PIPHEN: Physical Interaction Prediction with Hamiltonian Energy Networks
Kewei Chen, Yayu Long, Mingsheng Shang
TL;DR
PIPHEN tackles the bandwidth and latency bottleneck in multi-robot collaboration by replacing raw perceptual data with semantic knowledge distilled at the edge. It introduces PIPN to produce a hybrid physical representation and predict dynamics, and HEN to generate energy-conserving control, forming a closed perceptual-cognition-control loop. The three-stage Generate-Purify-Deploy knowledge transformation, edge-empowered cognition, and distributed communication yield data compression to under 5% of raw input and latency reductions from 315 ms to 76 ms, while boosting task success and stability. The approach demonstrates strong performance on MAP-THOR and SAR benchmarks, with successful sim-to-real transfer on XLeRobot platforms, highlighting practical impact for resource-constrained multi-robot systems.
Abstract
Multi-robot systems in complex physical collaborations face a "shared brain dilemma": transmitting high-dimensional multimedia data (e.g., video streams at ~30MB/s) creates severe bandwidth bottlenecks and decision-making latency. To address this, we propose PIPHEN, an innovative distributed physical cognition-control framework. Its core idea is to replace "raw data communication" with "semantic communication" by performing "semantic distillation" at the robot edge, reconstructing high-dimensional perceptual data into compact, structured physical representations.

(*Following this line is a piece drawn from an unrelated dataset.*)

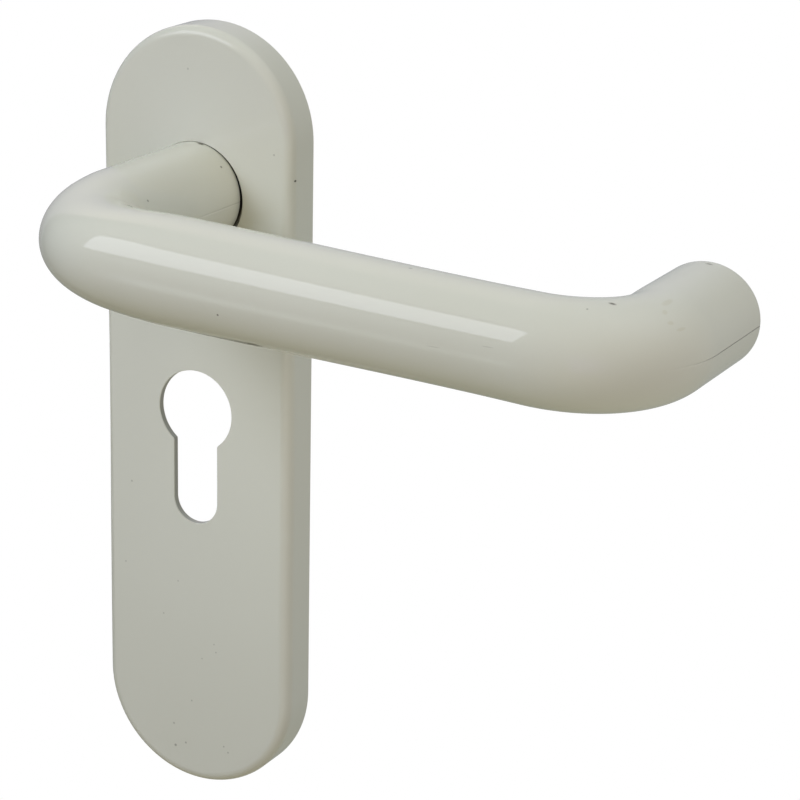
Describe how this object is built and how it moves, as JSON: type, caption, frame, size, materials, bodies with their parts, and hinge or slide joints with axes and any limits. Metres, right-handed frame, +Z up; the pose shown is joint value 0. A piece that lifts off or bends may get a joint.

This idea is primarily realized through two key components: (1) a novel Physical Interaction Prediction Network (PIPN), derived from large model knowledge distillation, to generate this representation; and (2) a Hamiltonian Energy Network (HEN) controller, based on energy conservation, to precisely translate this representation into coordinated actions. Experiments show that, compared to baseline methods, PIPHEN can compress the information representation to less than 5% of the original data volume and reduce collaborative decision-making latency from 315ms to 76ms, while significantly improving task success rates. This work provides a fundamentally efficient paradigm for resolving the "shared brain dilemma" in resource-constrained multi-robot systems.